-- Start --
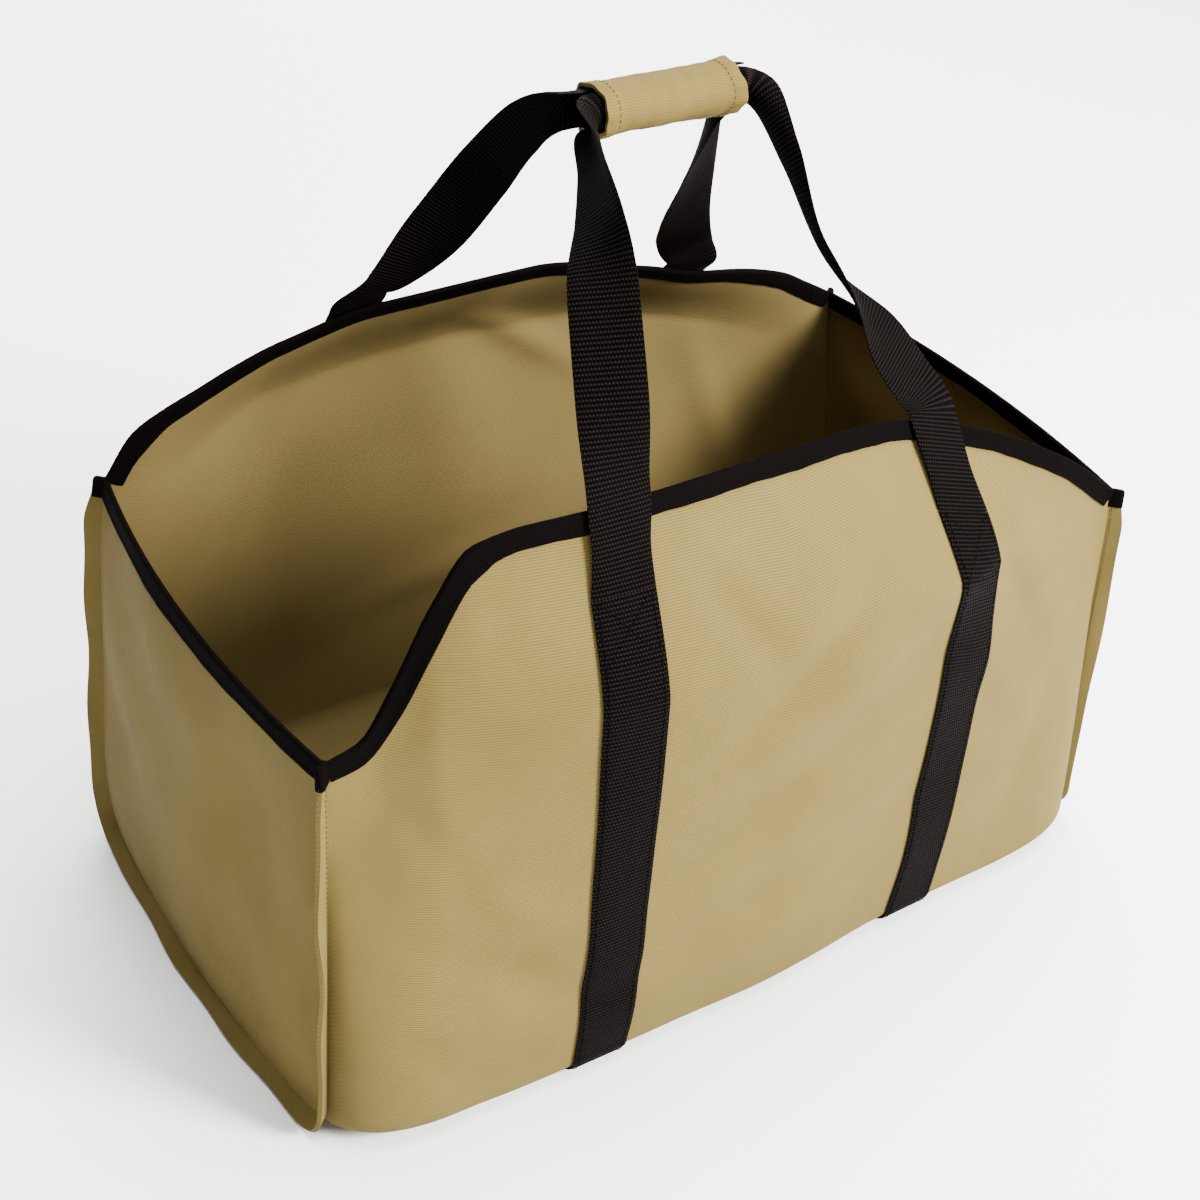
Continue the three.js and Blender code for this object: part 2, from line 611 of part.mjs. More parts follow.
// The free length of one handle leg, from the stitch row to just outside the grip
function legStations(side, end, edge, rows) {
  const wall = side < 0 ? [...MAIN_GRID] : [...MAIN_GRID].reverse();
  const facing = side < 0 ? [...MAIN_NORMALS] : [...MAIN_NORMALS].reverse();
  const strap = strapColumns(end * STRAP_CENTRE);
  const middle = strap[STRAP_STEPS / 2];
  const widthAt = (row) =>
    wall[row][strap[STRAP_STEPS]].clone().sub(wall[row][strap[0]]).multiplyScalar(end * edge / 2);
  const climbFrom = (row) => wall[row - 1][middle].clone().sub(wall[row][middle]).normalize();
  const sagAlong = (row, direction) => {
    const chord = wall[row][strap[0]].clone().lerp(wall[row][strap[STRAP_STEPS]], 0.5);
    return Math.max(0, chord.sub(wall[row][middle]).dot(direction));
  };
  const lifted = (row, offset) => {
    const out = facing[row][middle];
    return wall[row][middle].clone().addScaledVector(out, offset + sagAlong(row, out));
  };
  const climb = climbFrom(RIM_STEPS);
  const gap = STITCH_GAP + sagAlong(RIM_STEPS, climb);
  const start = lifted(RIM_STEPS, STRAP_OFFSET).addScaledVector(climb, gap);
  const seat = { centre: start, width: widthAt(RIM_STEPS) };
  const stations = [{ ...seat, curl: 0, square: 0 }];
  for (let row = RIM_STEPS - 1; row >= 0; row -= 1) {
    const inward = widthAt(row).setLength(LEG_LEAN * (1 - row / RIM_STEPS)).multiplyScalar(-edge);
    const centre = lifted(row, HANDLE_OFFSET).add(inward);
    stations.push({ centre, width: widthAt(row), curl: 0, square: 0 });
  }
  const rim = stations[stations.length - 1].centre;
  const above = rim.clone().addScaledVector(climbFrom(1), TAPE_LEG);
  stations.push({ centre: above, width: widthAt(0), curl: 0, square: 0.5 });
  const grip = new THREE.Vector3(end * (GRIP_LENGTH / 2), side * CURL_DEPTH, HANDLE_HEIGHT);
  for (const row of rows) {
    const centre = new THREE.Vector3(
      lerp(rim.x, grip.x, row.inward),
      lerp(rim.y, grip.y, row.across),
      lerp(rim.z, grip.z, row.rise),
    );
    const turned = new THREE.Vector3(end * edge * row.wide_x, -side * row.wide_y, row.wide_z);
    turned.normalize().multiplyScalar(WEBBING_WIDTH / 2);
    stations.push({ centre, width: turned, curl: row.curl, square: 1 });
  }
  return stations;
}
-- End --
◆ DIRECTION
Print all the data exactly.

◆ FULL RESPONSE
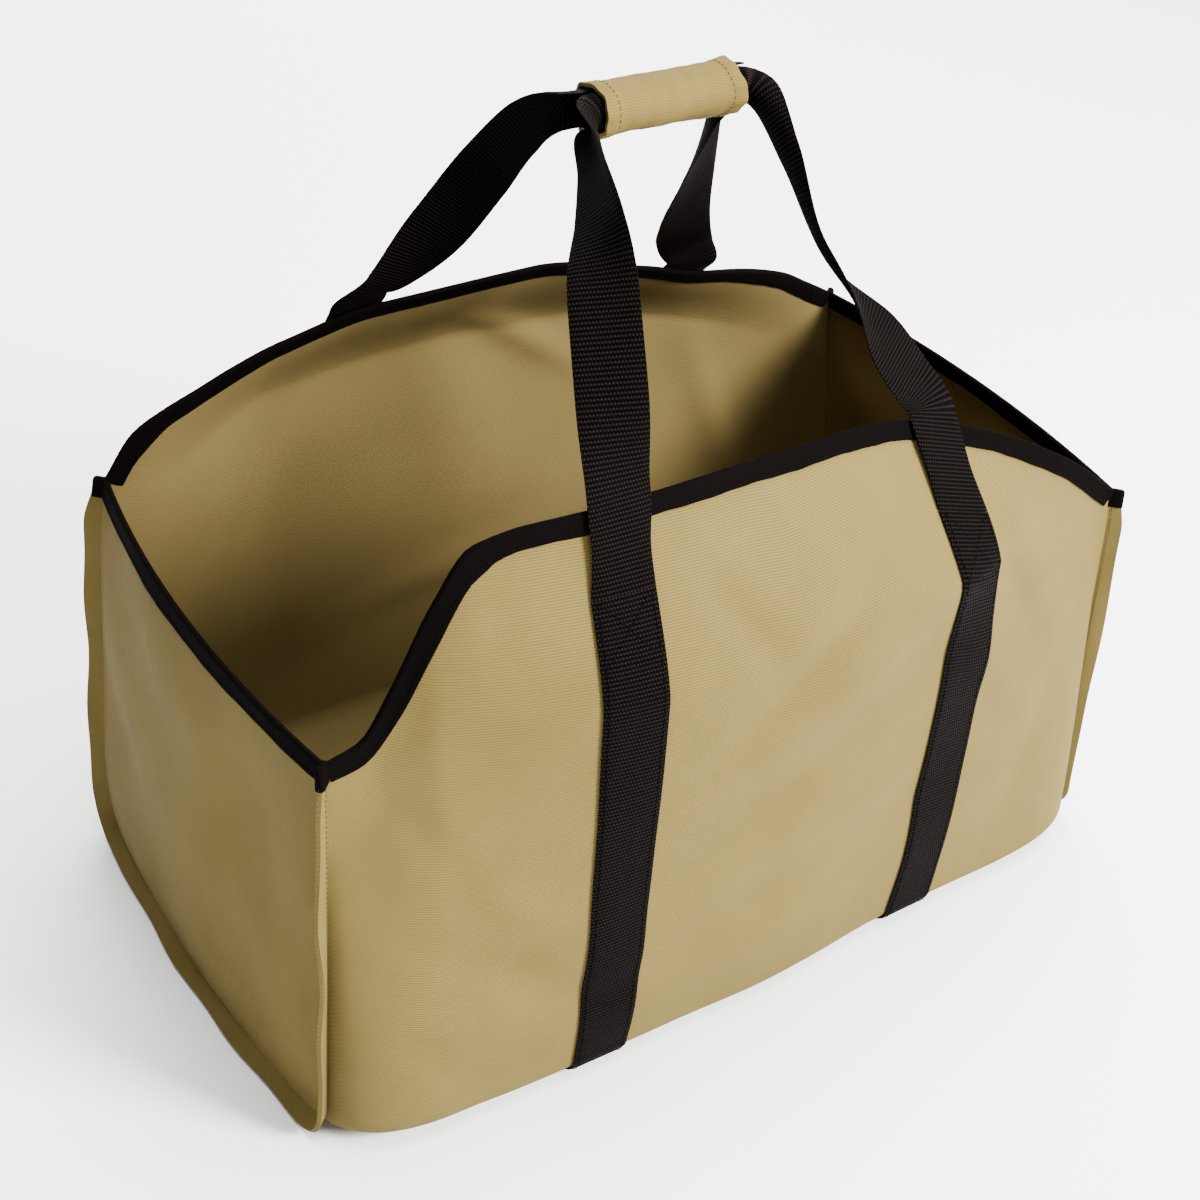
Continue the three.js and Blender code for this object: part 2, from line 611 of part.mjs. More parts follow.
// The free length of one handle leg, from the stitch row to just outside the grip
function legStations(side, end, edge, rows) {
  const wall = side < 0 ? [...MAIN_GRID] : [...MAIN_GRID].reverse();
  const facing = side < 0 ? [...MAIN_NORMALS] : [...MAIN_NORMALS].reverse();
  const strap = strapColumns(end * STRAP_CENTRE);
  const middle = strap[STRAP_STEPS / 2];
  const widthAt = (row) =>
    wall[row][strap[STRAP_STEPS]].clone().sub(wall[row][strap[0]]).multiplyScalar(end * edge / 2);
  const climbFrom = (row) => wall[row - 1][middle].clone().sub(wall[row][middle]).normalize();
  const sagAlong = (row, direction) => {
    const chord = wall[row][strap[0]].clone().lerp(wall[row][strap[STRAP_STEPS]], 0.5);
    return Math.max(0, chord.sub(wall[row][middle]).dot(direction));
  };
  const lifted = (row, offset) => {
    const out = facing[row][middle];
    return wall[row][middle].clone().addScaledVector(out, offset + sagAlong(row, out));
  };
  const climb = climbFrom(RIM_STEPS);
  const gap = STITCH_GAP + sagAlong(RIM_STEPS, climb);
  const start = lifted(RIM_STEPS, STRAP_OFFSET).addScaledVector(climb, gap);
  const seat = { centre: start, width: widthAt(RIM_STEPS) };
  const stations = [{ ...seat, curl: 0, square: 0 }];
  for (let row = RIM_STEPS - 1; row >= 0; row -= 1) {
    const inward = widthAt(row).setLength(LEG_LEAN * (1 - row / RIM_STEPS)).multiplyScalar(-edge);
    const centre = lifted(row, HANDLE_OFFSET).add(inward);
    stations.push({ centre, width: widthAt(row), curl: 0, square: 0 });
  }
  const rim = stations[stations.length - 1].centre;
  const above = rim.clone().addScaledVector(climbFrom(1), TAPE_LEG);
  stations.push({ centre: above, width: widthAt(0), curl: 0, square: 0.5 });
  const grip = new THREE.Vector3(end * (GRIP_LENGTH / 2), side * CURL_DEPTH, HANDLE_HEIGHT);
  for (const row of rows) {
    const centre = new THREE.Vector3(
      lerp(rim.x, grip.x, row.inward),
      lerp(rim.y, grip.y, row.across),
      lerp(rim.z, grip.z, row.rise),
    );
    const turned = new THREE.Vector3(end * edge * row.wide_x, -side * row.wide_y, row.wide_z);
    turned.normalize().multiplyScalar(WEBBING_WIDTH / 2);
    stations.push({ centre, width: turned, curl: row.curl, square: 1 });
  }
  return stations;
}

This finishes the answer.